Duas meninas argentinas foram juntas de Mendoza para o Equador. Foram roubadas no hostel em que se hospedaram. Depois, provavelmente pediram ajuda a dois homens, que tentaram estupra-las, as assassinaram e embalaram seus corpos em sacos. Li essa matéria e, como toda mulher pensante, me irritou e entristeceu o fato delas estarem sozinhas, não estando. Irritou e entristeceu o desvirtuamento da notícia em si, mas me aliviou o coração a necessidade desse texto e de tantos outros que li, como o de Guadalupe Acosta, que se tornou fundamental e espalhou nossa indignação e tristeza pelo mundo. O único erro dessas garotas foi sua decisão. Foi confiar nas pessoas erradas. Mas como julgar isso agora?

 

mendoza

 

Isso não é sobre ser feminista. Isso não é sobre o dia internacional da mulher ou sobre o mês da mulher. Porque ser mulher ainda é muito difícil. E não é difícil pela ladainha das cantadas tristes que somos obrigadas a ouvir e de alguma forma esquizofrênica entender como um elogio, mas por não entender como tanta gente ainda não entendeu que somos tão humanas, livres e independentes, donas do nosso próprio corpo, como eles.

O mais triste desse episódio não é apenas a violência brutal, sofrimento e morte dessas meninas que decidiram viver juntas uma viagem pelo continente. O mais triste disso tudo é o coro de preocupação dos pais e familiares ser reforçado com mais esse argumento e assim, muitas garotas e mulheres desistirão de seus planos de viajarem sozinhas mesmo, desacompanhadas e viverem a experiência de suas vidas.

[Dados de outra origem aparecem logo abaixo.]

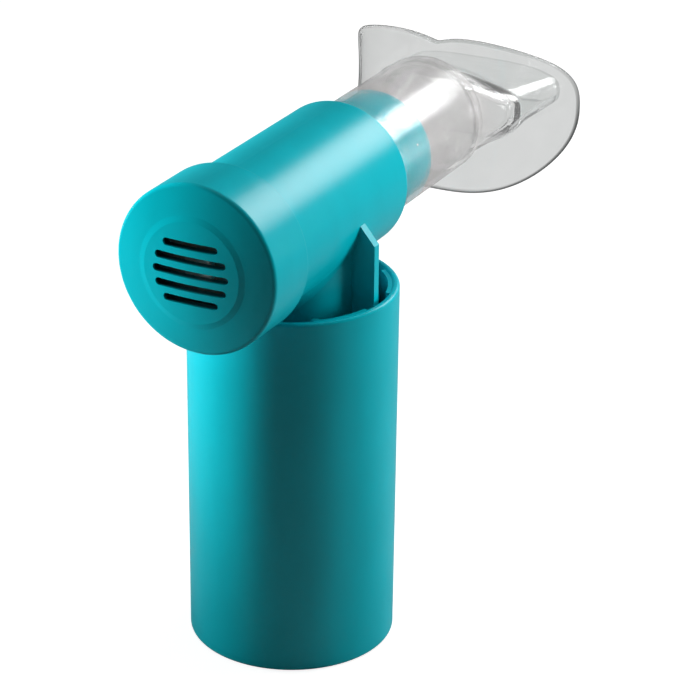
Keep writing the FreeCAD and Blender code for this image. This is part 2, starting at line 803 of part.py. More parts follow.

Eu sinto muito pelos meus pais e pais de algumas amigas e colegas. Continuaremos viajando sozinhas. Ou acompanhadas por outras de nós. Resistiremos a mais essa restrição, a mais um cerceamento. Não somos inconsequentes, não somos infelizes solitárias em busca de alguma aventura amorosa no estrangeiro. É apenas sobre ir e vir. E continuaremos indo.